## Exercise details
Find the line that contains "Write the OpenSCAD". Then set down that line and all the lines after it, to the end of the records, exactly and with nothing added.

#### Supplied material

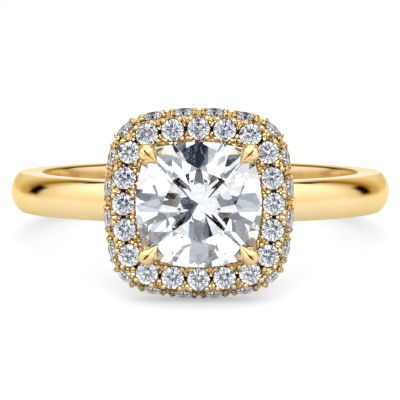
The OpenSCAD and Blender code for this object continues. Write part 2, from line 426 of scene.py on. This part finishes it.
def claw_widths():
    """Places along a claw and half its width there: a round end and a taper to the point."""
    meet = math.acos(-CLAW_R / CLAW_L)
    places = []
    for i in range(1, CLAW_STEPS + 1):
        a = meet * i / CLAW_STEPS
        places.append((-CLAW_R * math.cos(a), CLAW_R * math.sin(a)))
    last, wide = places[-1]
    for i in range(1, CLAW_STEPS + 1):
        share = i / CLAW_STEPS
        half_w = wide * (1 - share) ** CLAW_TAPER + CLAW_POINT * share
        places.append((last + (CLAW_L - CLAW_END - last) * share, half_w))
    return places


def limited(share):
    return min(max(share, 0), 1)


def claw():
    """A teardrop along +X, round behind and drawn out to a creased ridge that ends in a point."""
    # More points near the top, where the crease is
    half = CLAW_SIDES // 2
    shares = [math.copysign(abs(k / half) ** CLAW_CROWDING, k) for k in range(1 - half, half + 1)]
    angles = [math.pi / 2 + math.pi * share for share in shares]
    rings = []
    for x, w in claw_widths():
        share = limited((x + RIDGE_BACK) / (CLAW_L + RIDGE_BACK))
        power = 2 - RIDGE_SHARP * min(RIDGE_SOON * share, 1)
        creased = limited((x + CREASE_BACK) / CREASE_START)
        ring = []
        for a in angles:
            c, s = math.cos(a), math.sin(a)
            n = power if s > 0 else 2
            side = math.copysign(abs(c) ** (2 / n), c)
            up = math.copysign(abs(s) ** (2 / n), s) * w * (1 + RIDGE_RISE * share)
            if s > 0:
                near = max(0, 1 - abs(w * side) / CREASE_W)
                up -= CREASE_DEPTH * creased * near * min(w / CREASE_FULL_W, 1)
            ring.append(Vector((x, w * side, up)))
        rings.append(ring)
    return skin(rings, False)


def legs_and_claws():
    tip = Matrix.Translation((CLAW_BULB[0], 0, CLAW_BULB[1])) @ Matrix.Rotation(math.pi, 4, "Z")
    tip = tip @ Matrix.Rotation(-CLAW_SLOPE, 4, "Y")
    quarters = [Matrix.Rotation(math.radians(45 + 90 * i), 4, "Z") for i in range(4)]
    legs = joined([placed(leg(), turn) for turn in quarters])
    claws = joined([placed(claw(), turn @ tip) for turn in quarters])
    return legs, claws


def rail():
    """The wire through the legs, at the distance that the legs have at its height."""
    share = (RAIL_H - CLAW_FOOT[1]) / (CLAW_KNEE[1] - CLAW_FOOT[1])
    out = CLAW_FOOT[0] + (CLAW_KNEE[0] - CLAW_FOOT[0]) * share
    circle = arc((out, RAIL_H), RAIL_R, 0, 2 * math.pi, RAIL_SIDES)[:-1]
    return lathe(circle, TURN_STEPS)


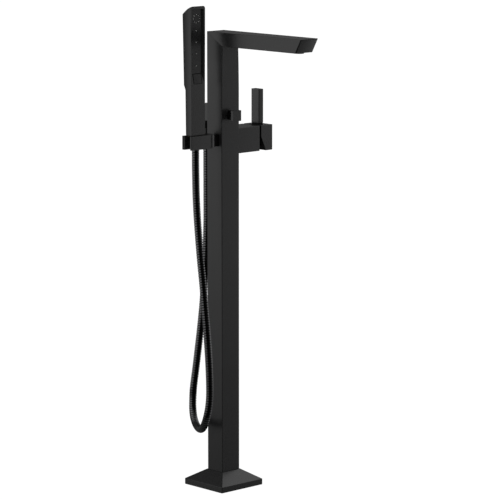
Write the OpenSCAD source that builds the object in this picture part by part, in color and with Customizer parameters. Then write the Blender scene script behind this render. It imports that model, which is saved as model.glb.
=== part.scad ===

########

## Expected answer
Write the OpenSCAD source that builds the object in this picture part by part, in color and with Customizer parameters. Then write the Blender scene script behind this render. It imports that model, which is saved as model.glb.
=== part.scad ===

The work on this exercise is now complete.